# [What is needed]
Retype word for word the lines lying between the line containing "Model this object" and the line containing "wasm.setup();", together with those two lines themselves, and nothing besides.

# [Dataset]
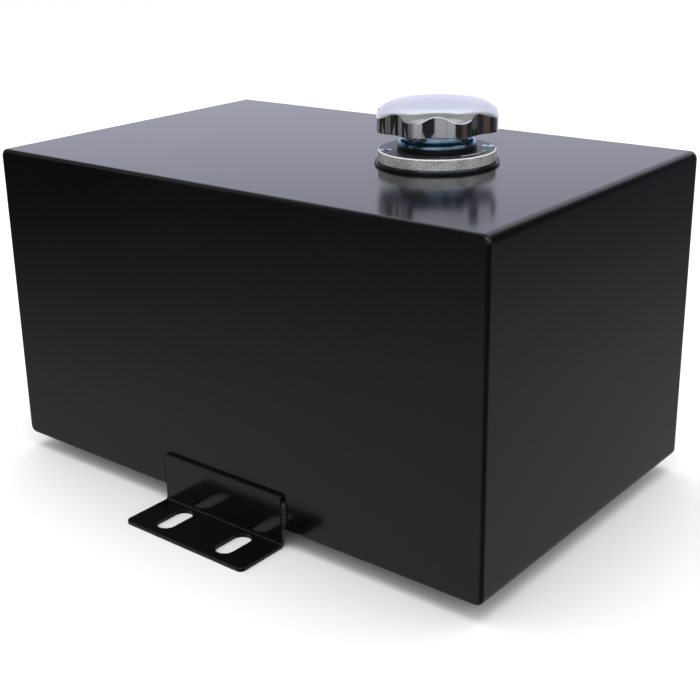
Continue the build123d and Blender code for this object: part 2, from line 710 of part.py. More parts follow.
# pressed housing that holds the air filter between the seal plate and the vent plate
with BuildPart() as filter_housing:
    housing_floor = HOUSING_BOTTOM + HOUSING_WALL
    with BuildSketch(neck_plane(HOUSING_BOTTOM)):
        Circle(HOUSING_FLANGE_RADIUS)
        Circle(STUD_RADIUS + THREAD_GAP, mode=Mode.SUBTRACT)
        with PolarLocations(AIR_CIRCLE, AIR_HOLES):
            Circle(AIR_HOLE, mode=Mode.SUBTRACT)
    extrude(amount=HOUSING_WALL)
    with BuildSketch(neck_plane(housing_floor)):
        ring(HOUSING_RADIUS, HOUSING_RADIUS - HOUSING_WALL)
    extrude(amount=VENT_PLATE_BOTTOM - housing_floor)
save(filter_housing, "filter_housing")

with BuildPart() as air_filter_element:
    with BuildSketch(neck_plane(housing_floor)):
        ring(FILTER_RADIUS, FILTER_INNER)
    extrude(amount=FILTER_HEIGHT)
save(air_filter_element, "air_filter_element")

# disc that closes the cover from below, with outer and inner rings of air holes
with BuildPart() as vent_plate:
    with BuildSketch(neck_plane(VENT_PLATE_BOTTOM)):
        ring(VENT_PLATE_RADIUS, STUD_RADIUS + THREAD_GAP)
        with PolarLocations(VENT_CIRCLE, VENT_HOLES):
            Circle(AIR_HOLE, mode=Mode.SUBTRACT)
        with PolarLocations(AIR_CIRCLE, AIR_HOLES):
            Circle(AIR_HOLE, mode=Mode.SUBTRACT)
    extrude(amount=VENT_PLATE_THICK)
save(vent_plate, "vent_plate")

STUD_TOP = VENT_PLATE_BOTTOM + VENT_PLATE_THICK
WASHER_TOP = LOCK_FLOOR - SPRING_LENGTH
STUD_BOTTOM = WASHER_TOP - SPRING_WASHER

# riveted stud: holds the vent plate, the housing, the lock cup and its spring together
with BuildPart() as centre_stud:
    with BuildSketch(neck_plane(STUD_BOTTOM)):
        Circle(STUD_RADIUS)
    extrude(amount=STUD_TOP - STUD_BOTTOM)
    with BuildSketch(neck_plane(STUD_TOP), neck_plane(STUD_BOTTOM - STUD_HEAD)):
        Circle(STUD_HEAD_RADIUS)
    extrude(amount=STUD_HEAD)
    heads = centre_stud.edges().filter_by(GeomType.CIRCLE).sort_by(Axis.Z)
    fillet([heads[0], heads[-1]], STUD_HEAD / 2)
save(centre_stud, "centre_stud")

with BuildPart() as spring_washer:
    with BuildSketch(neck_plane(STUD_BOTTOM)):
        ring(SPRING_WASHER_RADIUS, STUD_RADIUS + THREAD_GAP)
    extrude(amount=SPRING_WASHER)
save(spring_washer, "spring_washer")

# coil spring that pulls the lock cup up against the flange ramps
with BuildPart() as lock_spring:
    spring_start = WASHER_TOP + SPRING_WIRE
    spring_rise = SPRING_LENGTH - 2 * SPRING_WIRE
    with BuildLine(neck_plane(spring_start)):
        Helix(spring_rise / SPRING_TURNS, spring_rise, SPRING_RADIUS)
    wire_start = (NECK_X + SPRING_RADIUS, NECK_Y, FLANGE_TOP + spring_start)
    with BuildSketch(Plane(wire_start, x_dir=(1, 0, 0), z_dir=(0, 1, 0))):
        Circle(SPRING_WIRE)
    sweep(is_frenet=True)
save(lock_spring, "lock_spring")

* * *

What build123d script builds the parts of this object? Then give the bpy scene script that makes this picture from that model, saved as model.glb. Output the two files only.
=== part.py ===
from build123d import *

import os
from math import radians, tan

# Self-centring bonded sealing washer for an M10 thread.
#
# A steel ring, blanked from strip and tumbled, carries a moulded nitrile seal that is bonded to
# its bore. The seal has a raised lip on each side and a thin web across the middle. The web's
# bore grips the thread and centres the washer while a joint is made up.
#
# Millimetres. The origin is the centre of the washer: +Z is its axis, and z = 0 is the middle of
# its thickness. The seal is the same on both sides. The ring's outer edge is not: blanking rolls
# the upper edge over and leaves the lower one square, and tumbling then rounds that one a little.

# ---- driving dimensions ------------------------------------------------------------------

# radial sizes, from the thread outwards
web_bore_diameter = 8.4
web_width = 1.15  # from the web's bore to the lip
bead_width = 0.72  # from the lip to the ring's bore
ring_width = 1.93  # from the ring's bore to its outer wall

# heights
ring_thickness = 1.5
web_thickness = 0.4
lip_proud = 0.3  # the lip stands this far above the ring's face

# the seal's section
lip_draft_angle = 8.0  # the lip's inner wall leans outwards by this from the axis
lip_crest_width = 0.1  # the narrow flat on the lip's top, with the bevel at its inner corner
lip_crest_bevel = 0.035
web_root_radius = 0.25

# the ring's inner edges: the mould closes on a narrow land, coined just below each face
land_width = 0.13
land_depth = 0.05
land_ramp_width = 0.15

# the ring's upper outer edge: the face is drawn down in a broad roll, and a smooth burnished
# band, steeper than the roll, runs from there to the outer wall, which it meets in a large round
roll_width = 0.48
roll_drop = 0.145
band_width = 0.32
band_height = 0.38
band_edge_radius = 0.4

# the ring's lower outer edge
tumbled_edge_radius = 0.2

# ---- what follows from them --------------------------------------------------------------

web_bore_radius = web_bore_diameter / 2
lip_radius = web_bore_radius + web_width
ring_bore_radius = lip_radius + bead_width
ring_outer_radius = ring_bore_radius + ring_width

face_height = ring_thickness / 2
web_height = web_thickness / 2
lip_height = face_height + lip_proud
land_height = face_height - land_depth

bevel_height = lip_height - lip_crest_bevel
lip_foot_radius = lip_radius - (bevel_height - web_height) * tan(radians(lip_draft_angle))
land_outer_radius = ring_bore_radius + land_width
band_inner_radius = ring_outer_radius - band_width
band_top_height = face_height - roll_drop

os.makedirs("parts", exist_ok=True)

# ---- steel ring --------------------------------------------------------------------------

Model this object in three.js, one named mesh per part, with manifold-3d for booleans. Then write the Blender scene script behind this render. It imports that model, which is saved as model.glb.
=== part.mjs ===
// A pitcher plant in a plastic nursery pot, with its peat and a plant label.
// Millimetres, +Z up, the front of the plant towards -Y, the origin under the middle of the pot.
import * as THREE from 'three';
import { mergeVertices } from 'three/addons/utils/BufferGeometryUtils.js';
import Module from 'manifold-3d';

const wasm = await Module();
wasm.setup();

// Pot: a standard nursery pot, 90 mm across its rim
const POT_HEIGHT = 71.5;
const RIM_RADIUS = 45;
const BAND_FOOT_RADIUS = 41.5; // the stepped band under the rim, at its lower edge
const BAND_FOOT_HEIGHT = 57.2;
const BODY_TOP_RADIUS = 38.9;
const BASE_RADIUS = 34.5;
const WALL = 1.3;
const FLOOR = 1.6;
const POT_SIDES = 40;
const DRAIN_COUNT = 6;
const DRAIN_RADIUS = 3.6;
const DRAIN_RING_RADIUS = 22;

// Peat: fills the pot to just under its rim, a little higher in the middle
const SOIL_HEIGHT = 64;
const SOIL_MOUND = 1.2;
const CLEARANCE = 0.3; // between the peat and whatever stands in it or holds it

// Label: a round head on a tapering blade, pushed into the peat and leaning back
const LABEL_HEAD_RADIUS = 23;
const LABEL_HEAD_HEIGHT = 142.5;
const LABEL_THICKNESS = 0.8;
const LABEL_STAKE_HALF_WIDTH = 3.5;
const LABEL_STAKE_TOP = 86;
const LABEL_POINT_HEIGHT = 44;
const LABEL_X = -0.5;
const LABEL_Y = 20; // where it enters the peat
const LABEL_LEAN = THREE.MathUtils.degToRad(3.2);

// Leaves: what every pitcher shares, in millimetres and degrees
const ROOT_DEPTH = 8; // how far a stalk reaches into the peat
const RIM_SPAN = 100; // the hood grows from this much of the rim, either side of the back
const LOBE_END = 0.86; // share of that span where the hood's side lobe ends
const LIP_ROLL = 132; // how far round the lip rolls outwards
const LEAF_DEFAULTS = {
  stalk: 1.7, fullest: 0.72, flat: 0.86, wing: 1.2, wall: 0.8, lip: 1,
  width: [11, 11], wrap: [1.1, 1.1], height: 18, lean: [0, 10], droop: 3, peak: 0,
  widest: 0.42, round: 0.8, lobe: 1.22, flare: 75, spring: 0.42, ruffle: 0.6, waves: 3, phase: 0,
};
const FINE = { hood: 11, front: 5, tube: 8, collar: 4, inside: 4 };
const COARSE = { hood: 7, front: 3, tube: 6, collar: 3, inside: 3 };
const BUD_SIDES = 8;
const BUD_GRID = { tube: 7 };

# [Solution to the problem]
Model this object in three.js, one named mesh per part, with manifold-3d for booleans. Then write the Blender scene script behind this render. It imports that model, which is saved as model.glb.
=== part.mjs ===
// A pitcher plant in a plastic nursery pot, with its peat and a plant label.
// Millimetres, +Z up, the front of the plant towards -Y, the origin under the middle of the pot.
import * as THREE from 'three';
import { mergeVertices } from 'three/addons/utils/BufferGeometryUtils.js';
import Module from 'manifold-3d';

const wasm = await Module();
wasm.setup();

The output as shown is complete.